BEGIN THE RECORDS
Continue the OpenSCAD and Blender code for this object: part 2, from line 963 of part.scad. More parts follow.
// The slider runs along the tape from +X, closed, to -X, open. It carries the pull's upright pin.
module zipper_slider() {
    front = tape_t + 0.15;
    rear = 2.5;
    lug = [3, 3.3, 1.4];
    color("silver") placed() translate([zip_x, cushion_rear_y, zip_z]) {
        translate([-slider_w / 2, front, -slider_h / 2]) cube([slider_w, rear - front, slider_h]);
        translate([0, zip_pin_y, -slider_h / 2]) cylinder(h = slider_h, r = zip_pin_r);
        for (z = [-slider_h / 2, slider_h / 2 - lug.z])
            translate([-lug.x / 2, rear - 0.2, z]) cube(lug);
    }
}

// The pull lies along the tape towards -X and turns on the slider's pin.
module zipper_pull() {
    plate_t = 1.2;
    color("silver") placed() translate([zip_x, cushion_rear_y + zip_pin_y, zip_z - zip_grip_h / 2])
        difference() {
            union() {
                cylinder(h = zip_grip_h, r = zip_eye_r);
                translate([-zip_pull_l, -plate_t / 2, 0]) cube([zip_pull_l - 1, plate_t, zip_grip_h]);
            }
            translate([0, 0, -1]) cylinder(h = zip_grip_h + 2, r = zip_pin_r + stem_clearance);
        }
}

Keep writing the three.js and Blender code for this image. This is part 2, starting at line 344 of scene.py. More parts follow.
END THE RECORDS
● **GIVEN INSTRUCTION**: Reproduce the full set of records precisely.

● **WRITTEN SOLUTION**:
Continue the OpenSCAD and Blender code for this object: part 2, from line 963 of part.scad. More parts follow.
// The slider runs along the tape from +X, closed, to -X, open. It carries the pull's upright pin.
module zipper_slider() {
    front = tape_t + 0.15;
    rear = 2.5;
    lug = [3, 3.3, 1.4];
    color("silver") placed() translate([zip_x, cushion_rear_y, zip_z]) {
        translate([-slider_w / 2, front, -slider_h / 2]) cube([slider_w, rear - front, slider_h]);
        translate([0, zip_pin_y, -slider_h / 2]) cylinder(h = slider_h, r = zip_pin_r);
        for (z = [-slider_h / 2, slider_h / 2 - lug.z])
            translate([-lug.x / 2, rear - 0.2, z]) cube(lug);
    }
}

// The pull lies along the tape towards -X and turns on the slider's pin.
module zipper_pull() {
    plate_t = 1.2;
    color("silver") placed() translate([zip_x, cushion_rear_y + zip_pin_y, zip_z - zip_grip_h / 2])
        difference() {
            union() {
                cylinder(h = zip_grip_h, r = zip_eye_r);
                translate([-zip_pull_l, -plate_t / 2, 0]) cube([zip_pull_l - 1, plate_t, zip_grip_h]);
            }
            translate([0, 0, -1]) cylinder(h = zip_grip_h + 2, r = zip_pin_r + stem_clearance);
        }
}

Keep writing the three.js and Blender code for this image. This is part 2, starting at line 344 of scene.py. More parts follow.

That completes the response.